Cox’s Dealertrack Credit Availability Index rose to 99.6, the strongest level since October 2022. The biggest headline: approvals improved, and pricing on loans eased a touch, which helps explain why transactions keep moving even with new-vehicle prices still sitting high.
What improved in December
Credit availability: 99.6 (best since Oct 2022)
Approval rate: 73.7%, up month over month
Average contract rate: 10.3% (down modestly)
What’s still telling the affordability story
72+ month terms: 27.3% of loans
Negative equity: 52.9% of borrowers
Lenders are opening the gate wider, but a lot of customers are still stretching to reach their monthly payments.

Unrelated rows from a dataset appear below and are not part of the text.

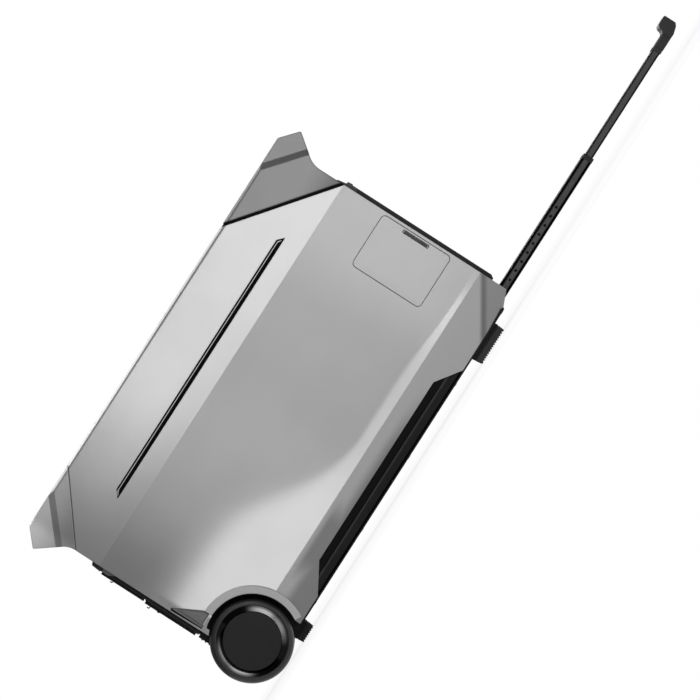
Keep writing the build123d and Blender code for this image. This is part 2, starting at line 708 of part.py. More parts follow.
# ---------------------------------------------------------------- trolley handle
tube_front = front_x + outer_tube_reach
tube_rear = tube_front - outer_tube_length
inner_front = tube_front + inner_tube_reach
inner_rear = tube_front - inner_tube_overlap
grip_rear = inner_front + grip_arm_length
grip_front = grip_rear + grip_head_length
collar_length = 6.5
outer_travel = outer_tube_reach - 4.0
inner_travel = inner_tube_reach - 3.0
sleeve_rear, sleeve_front = tube_rear - outer_travel - 6.0, tray_slope_x - 1.0 - gap
slot_half = 4.0
brace_half, brace_length = 3.0, 16.0
lock_hole_radius, lock_hole_pitch, lock_hole_count = 2.0, 15.0, 10
lock_hole_first = front_x + 14.0
lock_hole_last = (front_x + 179.9, front_x + 199.4)
band_half, band_depth = 3.5, 0.35


def tube_outline(y, size, radius):
    """A trolley tube's rounded outline in the end view."""
    return round_box((y, tube_z), size, radius)


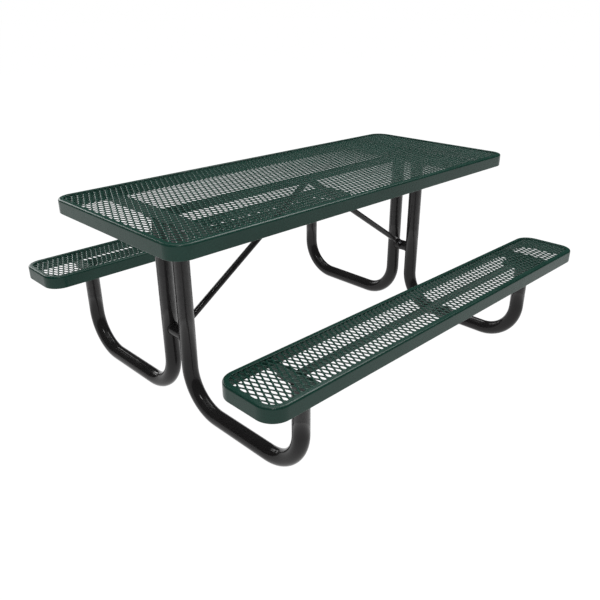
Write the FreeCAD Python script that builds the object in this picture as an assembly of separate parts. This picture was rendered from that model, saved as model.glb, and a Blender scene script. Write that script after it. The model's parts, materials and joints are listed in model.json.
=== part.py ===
import FreeCAD, Part
import math
import os
from FreeCAD import Vector

# A six-foot expanded-metal picnic table: one top, two seats, four bent-tube legs, two braces.
# Millimetres, +Z up. The origin is on the floor under the centre of the top.
# "left" is the -X end, "right" the +X end, "near" the -Y seat and "far" the +Y seat.

# --- Driving dimensions ---------------------------------------------------------------------
LENGTH = 1829.0             # top and seats, end to end
TOP_WIDTH = 762.0
TOP_HEIGHT = 800.0          # floor to the top's upper face
SEAT_WIDTH = 254.0
SEAT_HEIGHT = 436.0         # floor to a seat's upper face
SEAT_OFFSET = 650.5         # centre of the table to the centre of a seat

# Rim: an L-section frame with rounded corners, coated all over
RIM_SKIRT_HEIGHT = 51.5
RIM_SKIRT_THICKNESS = 5.0
RIM_FLANGE_WIDTH = 21.0
RIM_FLANGE_THICKNESS = 4.0
RIM_CORNER_RADIUS = 66.0
RIM_TOP_EDGE_RADIUS = 7.0
RIM_BOTTOM_EDGE_RADIUS = 1.5

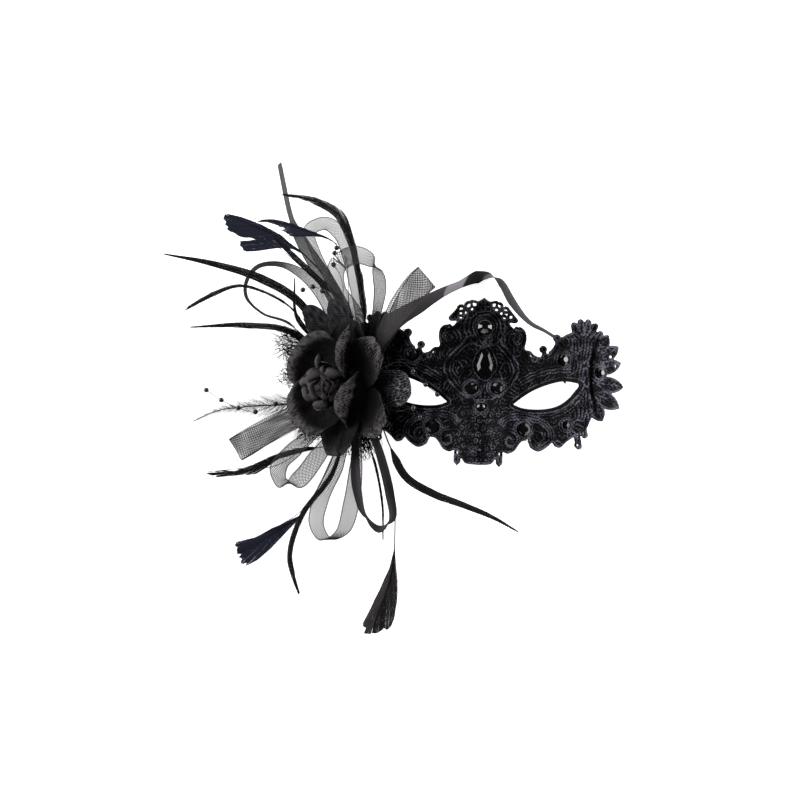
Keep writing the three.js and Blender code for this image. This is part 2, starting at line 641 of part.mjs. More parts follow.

See also: Cox’s weekly summary shows December sales rose 13.8% vs. November but finished 2.3% below last year, with SAAR at 16.0M and fleet share up to 17.2%, while ATP pushed above $50K and incentives climbed to 7.5%.
Edmunds: A Market That’s Splitting Instead of Stalling
This is why the conversation is shifting from “can people afford cars” to “which people are buying which cars.”
December projection from Edmunds shows the U.S. market to hold near 16M new-vehicle sales in 2026, with affordability continuing to sort buyers into different lanes and off-lease supply helping used availability.
One useful note that fits this thread.
According to Fortune, early January consumer-sentiment readings ticked up slightly overall, but economists are still flagging job-market concerns and uneven confidence.
The market isn’t frozen. It’s sorting itself. And strategy matters more when buyers diverge.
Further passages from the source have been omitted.